Ils sont beaux, jeunes et privilégiés, dans le Dublin chaotique des années 1950. Liam, l’ami d’enfance de Sean, le narrateur, a « des yeux d’agent secret, des lèvres expertes dans l’art de la cigarette » et cite volontiers Walt Whitman car Joyce est tombé de son coeur. Les deux inséparables seront bientôt rejoints par Christine, Sarah et Jamesy, formant une bande d’étudiants désinvoltes, pas exclusivement préoccupés par la réussite de leurs examens. Ils dansent sur la musique de Glenn Miller et la guitare de Django Reinhardt, boivent du cherry jusqu’à tomber dans la piscine, jouent à Jules et Jim et profitent chaque soir de ces temps insouciants qui vont bientôt s’effilocher, tel un voile trop fragile.

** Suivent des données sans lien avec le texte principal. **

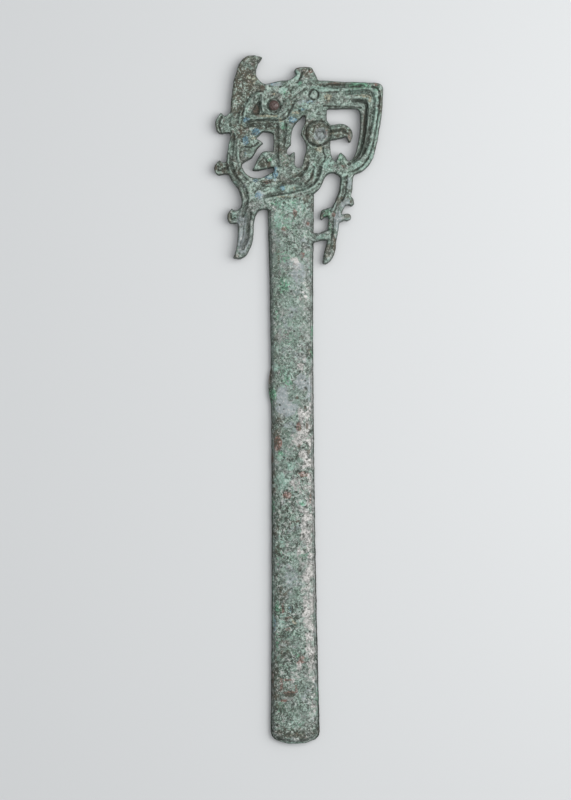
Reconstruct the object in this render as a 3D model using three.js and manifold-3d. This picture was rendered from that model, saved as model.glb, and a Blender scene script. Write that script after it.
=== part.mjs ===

Mariages, séparations, voyages, liaisons… Les années passent, entre désirs confus et crises mystiques. Et lorsque l’Irlande explose une nouvelle fois, leur amitié n’est plus qu’un vain mot, et Sean est déjà rentré chez lui, à Galway.

La mélancolie de Desmond Hogan (né en 1950) s’accorde parfaitement aux paysages irlandais, à la lumière sourde noyée de pluie qui les baigne, aux lourds parfums de tourbe. Comme déjà dans Le Garçon aux icônes, son premier livre — paru à Dublin en 1976 et traduit l’an dernier chez Grasset, qui a entrepris l’édition de l’intégralité de ses romans —, Desmond Hogan accompagne les tourments d’un pays qui ne se reconnaît plus et l’errance d’une poignée de jeunes gens qui oublient de vieillir. Le roman est traversé de fantômes qui, telle Ophélie, plongent dans la rivière et continuent d’alimenter les légendes familiales. Paru en 1980, Les Feuilles d’ombre est une véritable découverte poétique et intimiste, mais aussi un portrait bouleversant de l’Irlande, porté par « le climat de l’âme », nostalgique et fiévreux. — Christine Ferniot

 

The Leaves on grey, traduit de l’anglais (Irlande) par Serge Chauvin, éd. Grasset, 220 p., 18 €.